Direct point-to-point connectivity nevertheless remains relevant in the market data ecosystem, particularly wherever security and control are required. Moreover, direct access to primary sources is indispensable for specialized market participants like hedge funds, for example.
Which Supplier of Market Data Is the Right One?
The future is clearly hybrid: market participants source data through various technical avenues such as APIs, the cloud, and dedicated point-to-point connections. At the same time, they resort to using a variety of data suppliers, as the study shows. Most buy-side firms, for instance, use redistributors, on-demand platforms, and direct-from-the-source offerings concurrently. They frequently source specialized data from four or five different providers.
The choice of data provider depends greatly on the use case. Redistributors provide multiple datasets through the same pipe, which simplifies technical integration. However, challenges exist here with regard to data quality, level of service, costs, and transparency. For example, throughput pricing is often opaque and access to the original source is limited.

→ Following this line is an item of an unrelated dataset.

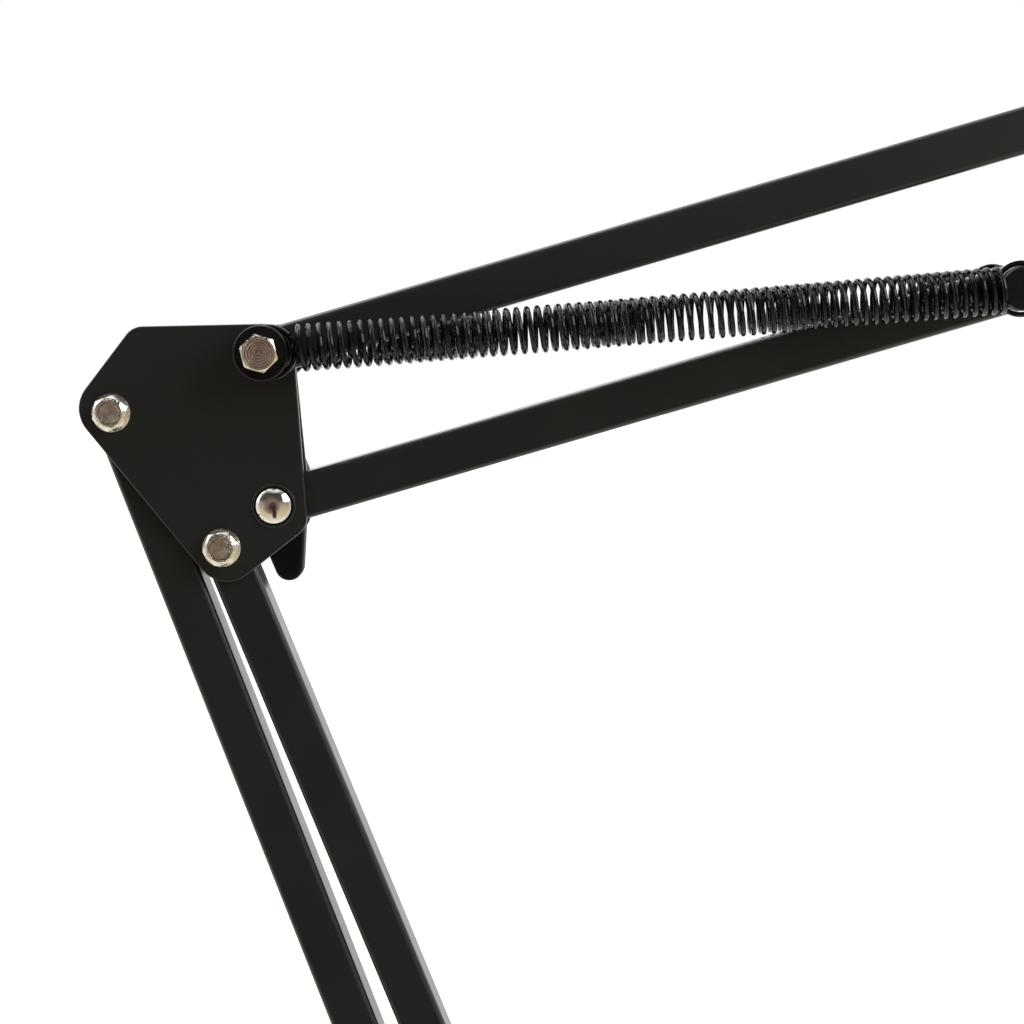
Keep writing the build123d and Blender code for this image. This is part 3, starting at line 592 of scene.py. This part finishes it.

Direct-from-the-source solutions, in contrast, offer maximum control over data quality, latency, and up-to-datedness. Whoever sources data directly from a supplier like SIX, for example, has full access to the source, but has to arrange integration, licensing, and contract management on its own. This direct access is often indispensable for hedge funds and other specialized market participants due to regulatory requirements or internal compliance rules, for instance. For smaller firms with limited resources, on the other hand, an SaaS approach – i.e. data plus technology – may be the most feasible solution.
There is no one-size-fits-all solution, which is why many market participants deliberately rely on a combination of provider models.